Engagement and knowledge exchange
Engagement with UKRI included twice-yearly meetings and regular emails, along with sharing big news stories and our Communications and Engagement Plan for 2020. The plan reviews the progress of the 2019 strategy, and also sets out our plan for 2020.
Engagement and championing of energy demand has been a major part of our work this year – Nick Eyre, Jillian Anable, Sally Cairns and John Barrett gave evidence to the Climate Assembly UK, members of CREDS sit on ISO standards Technical Committees, staff have given extensive presentations to expert panels, local Citizens’ Assemblies, schools, local authorities and the Energy Systems Catapult. There are also many examples within the theme sections showcasing our engagement with the public, business and policy audiences.
We have developed strong links with relevant Government departments and other key parts of the public sector (for example, BEIS, MHCLG, Treasury, DfT, CCC, Scottish Government, Transport Scotland, Ofgem, and MPs, Association for Decentralised Energy, UK Green Building Council, France’s High Council on Climate). These links allow us to contribute directly to policymaking, providing expert advice, facilitating cross-departmental discussions, championing energy demand, and providing a rapid response to immediate needs. For example, we responded to direct requests from BEIS on both the lessons from condensing boiler market transformation and the scope for increasing household energy efficiency retrofit.
We began a collaboration bringing together senior officials from BEIS and MGCLG, with the aim of moving from a reactive to a proactive, strategic relationship that will be more impactful. CREDS has made presentations to Ministers on retrofitting homes, just energy policy, and decarbonising transport.

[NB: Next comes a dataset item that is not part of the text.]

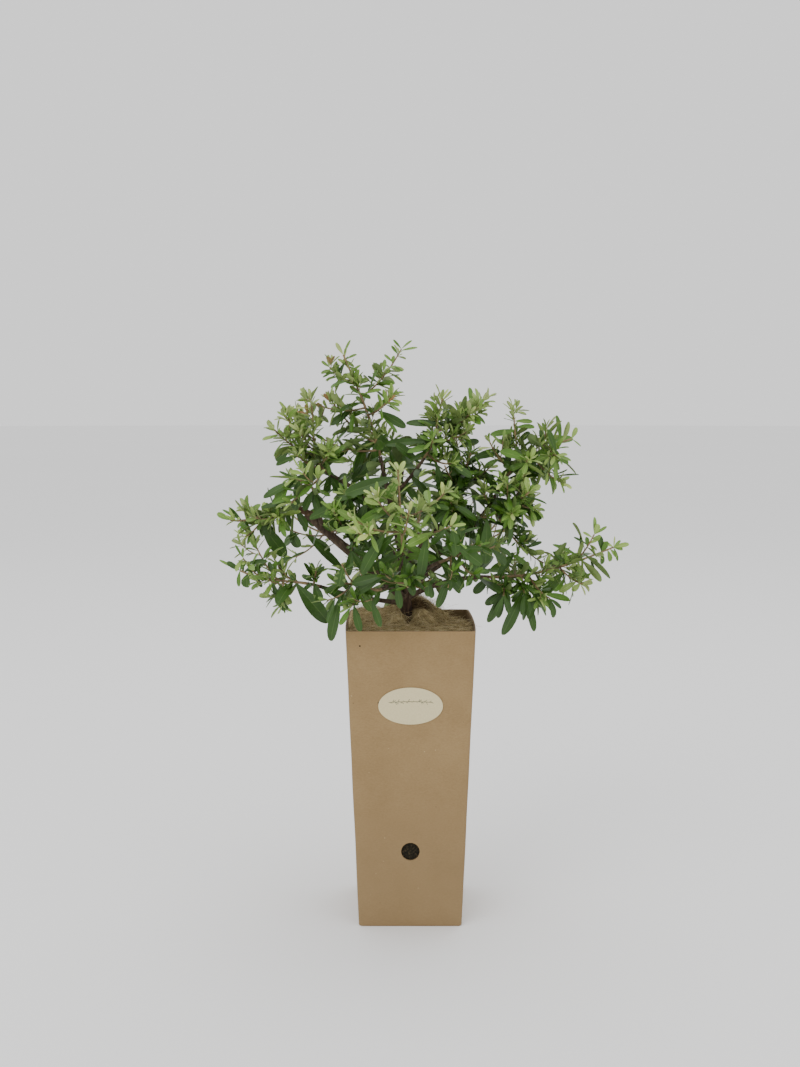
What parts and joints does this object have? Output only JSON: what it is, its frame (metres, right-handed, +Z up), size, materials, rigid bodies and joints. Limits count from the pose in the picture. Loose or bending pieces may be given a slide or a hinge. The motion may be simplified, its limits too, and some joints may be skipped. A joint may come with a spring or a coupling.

We launched a number of policy briefing notes, the first on the potential carbon savings from e-bikes which we released to the national and trade media. The story was picked up by the BBC with coverage on national radio, regional media and online cycling sites. We provided two briefings for HM Treasury, Policy for energy demand reduction and Vulnerability to fuel and transport poverty. Green Alliance launched its policy-facing report Balancing the Energy Equation, based on CREDS’ research in Shifting the Focus, that was further promoted with a series of blog articles. Finally, CREDS collaborated on a series of seven briefing notes on decarbonising transport for the Local Government Association (LGA) to assist local councils who have declared a climate emergency. During the year we have submitted six consultation responses.
In our role as facilitators of the Energy Demand Research Network (EDRN), we held an event in April on ‘How might Energy Demand Research respond to the Climate Emergency?’ It brought together researchers from both academia and the third sector who work at different timescales and different levels of detail to discuss how our research might have greater real-world impact, and to learn from each other. Speakers from CREDS, CAST, Oxfam and Citizens Advice joined us. Over 70 people attended, including overseas participants and resulted in very positive feedback.
We ran a series of webinars including: How to influence the 6th Carbon Budget, Demand-side Flexibility: Beyond price and technology, Energy efficiency in a post lockdown world: Earthshot not moonshot in conjunction with Integrate (Oxford Martin Programme on Integrating Renewable Energy) and Policy and impact: how does research make a difference? Webinars will run regularly from now on.
Downing, C. 2020. CREDS Annual Report: October 2019 to September 2020. Centre for Research into Energy Demand Solutions, Oxford.